<<<<

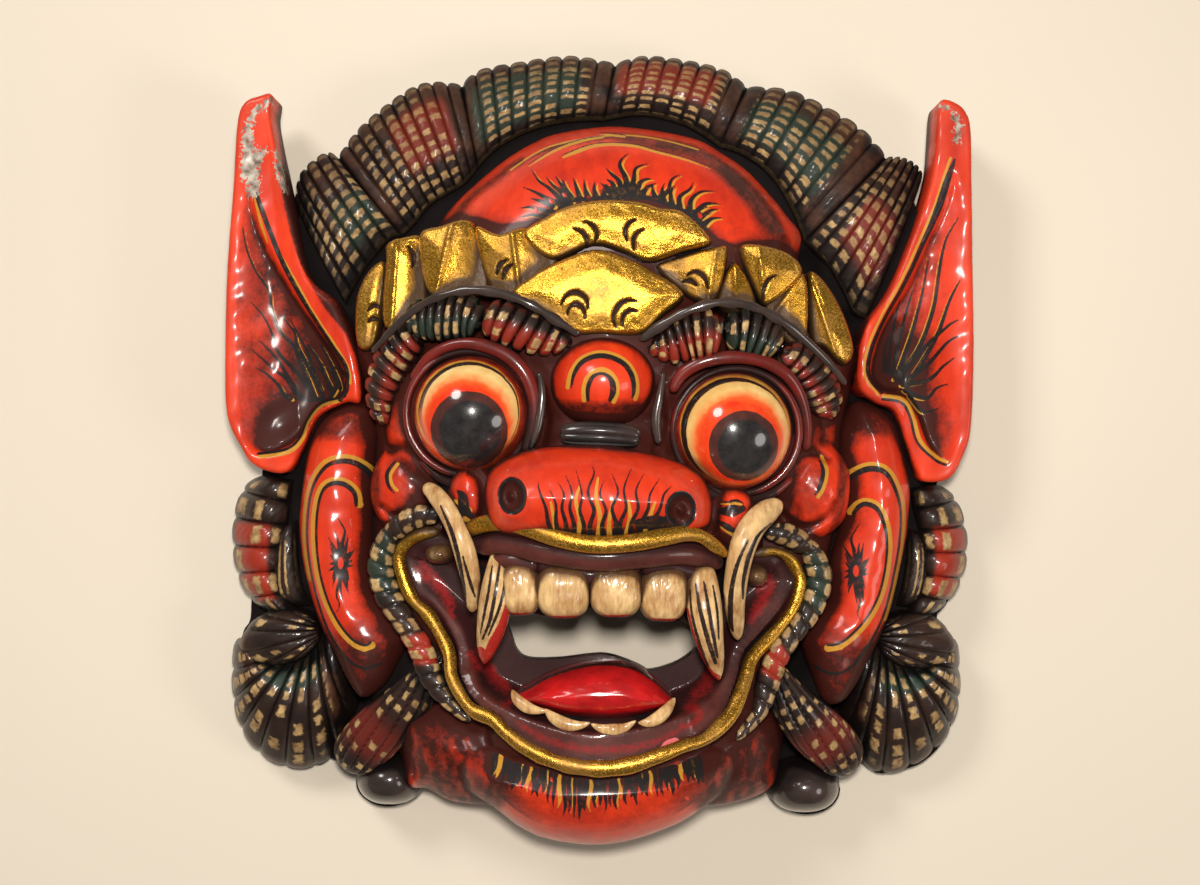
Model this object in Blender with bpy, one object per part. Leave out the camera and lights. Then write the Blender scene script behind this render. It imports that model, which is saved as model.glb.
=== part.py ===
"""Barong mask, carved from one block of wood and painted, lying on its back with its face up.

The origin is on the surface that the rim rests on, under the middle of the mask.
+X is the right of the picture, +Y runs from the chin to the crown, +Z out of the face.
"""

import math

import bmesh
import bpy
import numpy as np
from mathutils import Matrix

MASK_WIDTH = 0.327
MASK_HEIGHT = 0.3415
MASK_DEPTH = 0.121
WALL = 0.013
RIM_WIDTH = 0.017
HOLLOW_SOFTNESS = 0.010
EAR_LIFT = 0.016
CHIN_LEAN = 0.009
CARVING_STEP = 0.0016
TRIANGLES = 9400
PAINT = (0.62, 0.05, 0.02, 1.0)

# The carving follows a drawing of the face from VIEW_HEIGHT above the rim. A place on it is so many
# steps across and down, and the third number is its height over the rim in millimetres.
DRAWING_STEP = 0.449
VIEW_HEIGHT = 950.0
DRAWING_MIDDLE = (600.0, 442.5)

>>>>

Write the data back out verbatim.

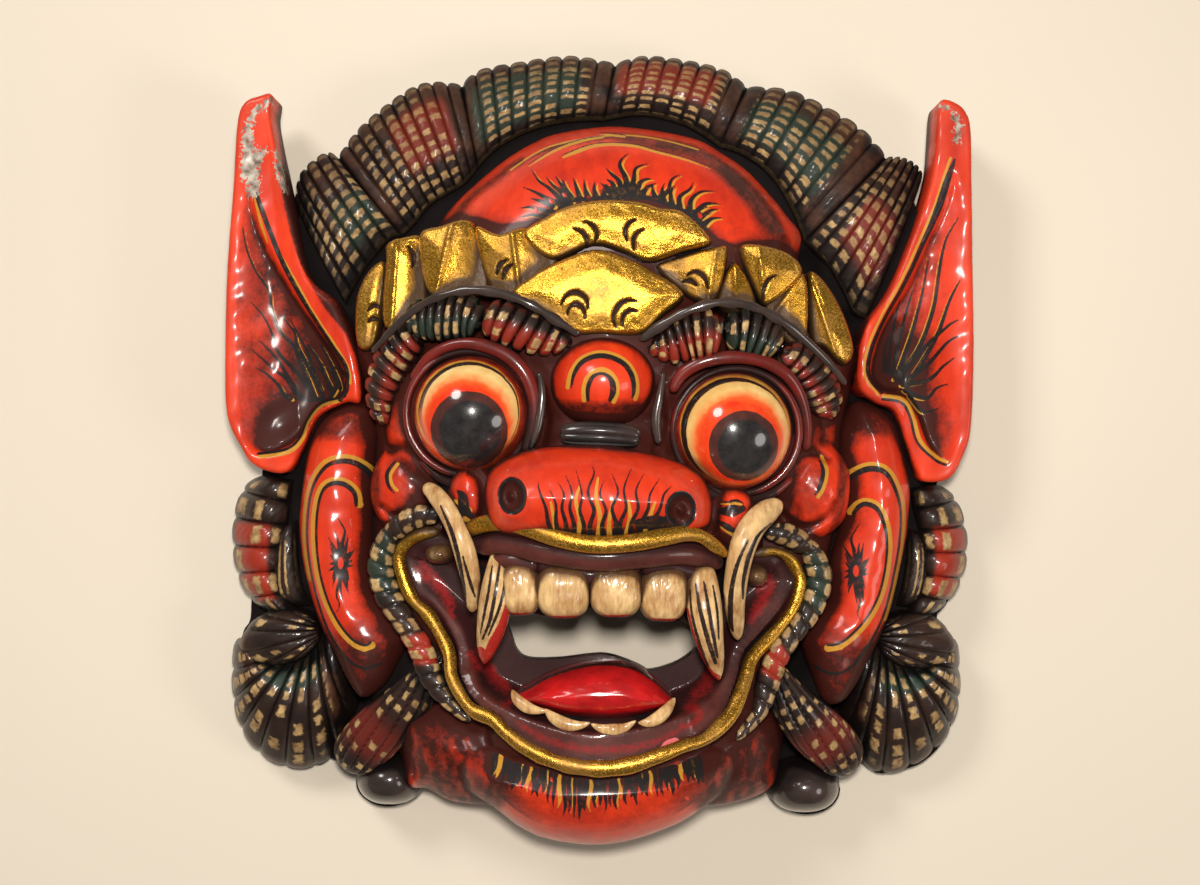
Model this object in Blender with bpy, one object per part. Leave out the camera and lights. Then write the Blender scene script behind this render. It imports that model, which is saved as model.glb.
=== part.py ===
"""Barong mask, carved from one block of wood and painted, lying on its back with its face up.

The origin is on the surface that the rim rests on, under the middle of the mask.
+X is the right of the picture, +Y runs from the chin to the crown, +Z out of the face.
"""

import math

import bmesh
import bpy
import numpy as np
from mathutils import Matrix

MASK_WIDTH = 0.327
MASK_HEIGHT = 0.3415
MASK_DEPTH = 0.121
WALL = 0.013
RIM_WIDTH = 0.017
HOLLOW_SOFTNESS = 0.010
EAR_LIFT = 0.016
CHIN_LEAN = 0.009
CARVING_STEP = 0.0016
TRIANGLES = 9400
PAINT = (0.62, 0.05, 0.02, 1.0)

# The carving follows a drawing of the face from VIEW_HEIGHT above the rim. A place on it is so many
# steps across and down, and the third number is its height over the rim in millimetres.
DRAWING_STEP = 0.449
VIEW_HEIGHT = 950.0
DRAWING_MIDDLE = (600.0, 442.5)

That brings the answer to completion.